New money-making opportunities will be snatched by whoever is in the best position: mostly the already rich. So wealth inequality will increase, and the cost of good food and human labor will continue to rise, until only the rich can afford to buy much of either. Meanwhile manufactured items and low-quality industrial food will remain cheap. If you think factory farms will give way to permaculture, check out this bleak and important article from 2008, Why Peak Oil Actually Helps Industrial Agriculture.

So you won't be in danger of starving, but you're likely to find yourself deep in unpayable debt, squeaking by on government assistance, and struggling to find something to sell to the rich so you can afford to buy small luxuries to make your life tolerable. Anne comments:

The real determination isn't "where can I produce enough food" but rather "where can I find consumers for whatever I produce." Weavers and musicians used to be nomadic for a reason -- the consumers of their production lived in dispersed manors. You need to be able to get to where the 1% are, which is exurbs, while still having the space to grow your thousand-square-feet of kale and carrots to keep from dying of an all-corn diet. Basically, the future is the inner ring suburbs.

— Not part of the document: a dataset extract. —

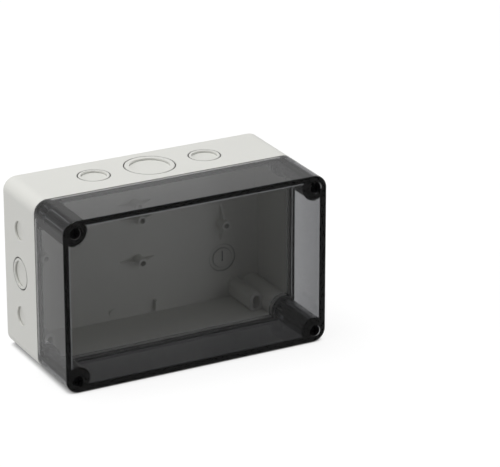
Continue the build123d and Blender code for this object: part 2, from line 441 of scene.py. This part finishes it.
def build_black_skin(name, colours, grain_size, patch_size, gloss, bump, mirror):
    """A black moulded finish in two near tones, with fine pits and patches of gloss."""
    material, tree, output = new_material(name)
    skin = place_grain(tree, grain_size, patch_size, gloss)
    shader = add_node(tree, "ShaderNodeBsdfPrincipled", {
        "Base Color": add_tone(tree, skin.outputs["Patch"], *colours),
        "Roughness": skin.outputs["Roughness"], "Specular IOR Level": mirror,
        "Normal": add_bump(tree, skin.outputs["Height"], bump)})
    tree.links.new(shader.outputs[0], output.inputs["Surface"])
    return material


screw_low, screw_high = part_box("lid_screw_top_left")
screw_mesh = cut_recess(screw_body(screw_high.y - screw_low.y))
screw_mesh.materials.clear()
screw_mesh.materials.append(build_black_skin(
    "screw plastic", (SCREW_COLOUR, SCREW_COLOUR_PALER), SCREW_GRAIN, SCREW_PATCH,
    SCREW_GLOSS, SCREW_BUMP, SCREW_MIRROR))
for corner in CORNERS:
    low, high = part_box("lid_screw_" + corner)
    screw = bpy.data.objects.new("screw_with_thread_" + corner, screw_mesh)
    screw.location = ((low.x + high.x) / 2, low.y, (low.z + high.z) / 2)
    bpy.context.scene.collection.objects.link(screw)
    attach(screw, "screw_" + corner)
    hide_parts("lid_screw_" + corner)


# Sealing rings: soft black rubber washers under the screw heads, matt and a little dusty
# with mould powder. Each keeps the water out of its hole and the screw in the lid.

RUBBER_COLOUR = (26, 26, 27)
RUBBER_COLOUR_PALER = (38, 38, 39)
RUBBER_GRAIN = 0.0002
RUBBER_PATCH = 0.003
RUBBER_GLOSS = (0.6, 0.8)
RUBBER_BUMP = (0.4, 0.00003)
RUBBER_MIRROR = 0.5

ring_rubber = build_black_skin(
    "ring rubber", (RUBBER_COLOUR, RUBBER_COLOUR_PALER), RUBBER_GRAIN, RUBBER_PATCH,
    RUBBER_GLOSS, RUBBER_BUMP, RUBBER_MIRROR)
for corner in CORNERS:
    dress("screw_ring_" + corner, ring_rubber)


# Studio: a pale floor under the box's lower wall, a sky of one colour, and large soft lamps
# above, on the left and in front, of which gloss shows only the one above. The floor and the
# sky look white to the camera, dimmer in gloss, and light the box at a plain level.

FLOOR_HALF = 6.0
FLOOR_BELOW = 0.0001
FLOOR_COLOUR = (0.2, 0.2, 0.2, 1.0)
FLOOR_LIGHT = 0.4
FLOOR_SEEN = 0.86
# The contact numbers set a painted shadow in the floor's glow close to the box.
CONTACT_REACH = 0.006
CONTACT_SAMPLES = 8
CONTACT_OPENNESS = (0.1, 0.6)
CONTACT_SHADE = 0.1
LIT_REACH = 0.8
UNLIT_FROM = 2.2
SKY_LIGHT = 0.15
SKY_SEEN = 1.0
MIRRORED = 0.72
LAMPS = {
    "top_lamp": {"place": (-0.3, 0.2, 2.2), "size": 1.6, "power": 39.0, "in_gloss": True},
    "left_lamp": {"place": (-2.2, 0.5, 0.7), "size": 1.4, "power": 15.2, "in_gloss": False},
    "front_lamp": {"place": (1.1, -2.2, 0.35), "size": 1.2, "power": 15.0, "in_gloss": False},
}
BOUNCES = 24
BOUNCES_IN_LID = 20
PASSES_THROUGH_LID = 32


def background_level(tree, as_light, as_seen):
    """The seen level for the camera and through clear plastic, a part of it in gloss, and
    the lower level as light."""
    path = add_node(tree, "ShaderNodeLightPath")
    straight = add_math(tree, "MAXIMUM", path.outputs["Is Camera Ray"], path.outputs["Is Transmission Ray"])
    otherwise = add_mix(tree, path.outputs["Is Glossy Ray"], as_light, as_seen * MIRRORED)
    return add_mix(tree, straight, otherwise, as_seen)


def build_floor_finish():
    """A floor that takes real shadows and glows. Away from the lamps its glow rises to make up for their
    light, and close to the box a painted shadow dims the glow."""
    material, tree, output = new_material("studio floor")
    # Painted shadow: the glow dims where ambient occlusion finds the box close by.
    near = add_node(tree, "ShaderNodeAmbientOcclusion", {"Distance": CONTACT_REACH}, samples=CONTACT_SAMPLES)
    painted_contact_shadow = add_range(tree, near.outputs["AO"], CONTACT_OPENNESS, (CONTACT_SHADE, 1.0))
    place = add_node(tree, "ShaderNodeTexCoord").outputs["Object"]
    away = add_node(tree, "ShaderNodeVectorMath", {0: place}, operation="LENGTH")
    raised = add_range(tree, away.outputs["Value"], (LIT_REACH, UNLIT_FROM), (1.0, 1 / FLOOR_SEEN))
    level = add_math(tree, "MULTIPLY", raised, background_level(tree, FLOOR_LIGHT, FLOOR_SEEN))
    glow = add_node(tree, "ShaderNodeEmission", {
        "Color": WHITE, "Strength": add_math(tree, "MULTIPLY", painted_contact_shadow, level)})
    shadowed = add_node(tree, "ShaderNodeBsdfDiffuse", {"Color": FLOOR_COLOUR})
    surface = add_node(tree, "ShaderNodeAddShader", {0: shadowed.outputs[0], 1: glow.outputs[0]})
    tree.links.new(surface.outputs[0], output.inputs["Surface"])
    return material


def build_floor():
    mesh = bpy.data.meshes.new("floor")
    corners = [(-1, -1), (1, -1), (1, 1), (-1, 1)]
    height = cad_low.z - FLOOR_BELOW
    mesh.from_pydata([(x * FLOOR_HALF, y * FLOOR_HALF, height) for x, y in corners], [], [(0, 1, 2, 3)])
    mesh.materials.append(build_floor_finish())
    floor = bpy.data.objects.new("floor", mesh)
    bpy.context.scene.collection.objects.link(floor)
    floor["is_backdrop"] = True


def build_sky():
    world = bpy.data.worlds.new("studio sky")
    world.use_nodes = True
    world.node_tree.nodes.clear()
    tree = world.node_tree
    sky = add_node(tree, "ShaderNodeBackground", {
        "Color": WHITE, "Strength": background_level(tree, SKY_LIGHT, SKY_SEEN)})
    output = add_node(tree, "ShaderNodeOutputWorld")
    tree.links.new(sky.outputs[0], output.inputs["Surface"])
    bpy.context.scene.world = world


build_floor()
build_sky()
for name, given in LAMPS.items():
    lamp_data = bpy.data.lights.new(name, "AREA")
    lamp_data.size = given["size"]
    lamp_data.energy = given["power"]
    lamp = bpy.data.objects.new(name, lamp_data)
    lamp.location = given["place"]
    lamp.visible_glossy = given["in_gloss"]
    lamp.rotation_euler = (-Vector(given["place"])).to_track_quat("-Z", "Y").to_euler()
    bpy.context.scene.collection.objects.link(lamp)

scene = bpy.context.scene
scene.view_settings.view_transform = "Standard"
scene.cycles.max_bounces = BOUNCES
scene.cycles.transmission_bounces = BOUNCES_IN_LID
scene.cycles.transparent_max_bounces = PASSES_THROUGH_LID

low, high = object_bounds()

I would add that even most residential neighborhoods inside cities have enough land. My lot is 7000 square feet. You just want to not be in the inner city, and not be so far out that transportation becomes a problem. And if you want to help others, the best angle is to make it easier for urban people to do small-scale farming and to trade services. Here's a subreddit thread with more discussion of these issues.

December 16. Condensed excerpt of this great Charlie Stross comment about non-monetized self-actualization:

Rather than a society in which everyone "works", we should be aiming for a society in which everyone has the opportunity for as much self-actualization as they can cope with. This sounds similar to libertarianism, but the key difference is that money is not the sole yardstick of human success or value. It requires some organizational framework to arbitrate between the competing desires of the participants, and a money-based market is not a sufficient mechanism to settle such disputes if we expand the scope to include non-monetizable items such as subjective happiness, artistic merit, or friendship.

December 20. Every year my girlfriend makes a mix of her favorite songs of the year (or sample songs from her favorite albums). Here are her 2013 gems. The host site doesn't allow you to view the list without listening, but the artists are Charlie Boyer and the Voyeurs, Jake Bugg, Woodkid, Anna Meredith, Janelle Monae, Of Montreal, Ahmad Jamal, Islet, Suuns, Melt Yourself Down, Teeth of the Sea, Temples, Jacco Gardner, The Child of Lov, His Clancyness, TV on the Radio, and Sons of Kemet. I've YouTube linked my four favorites.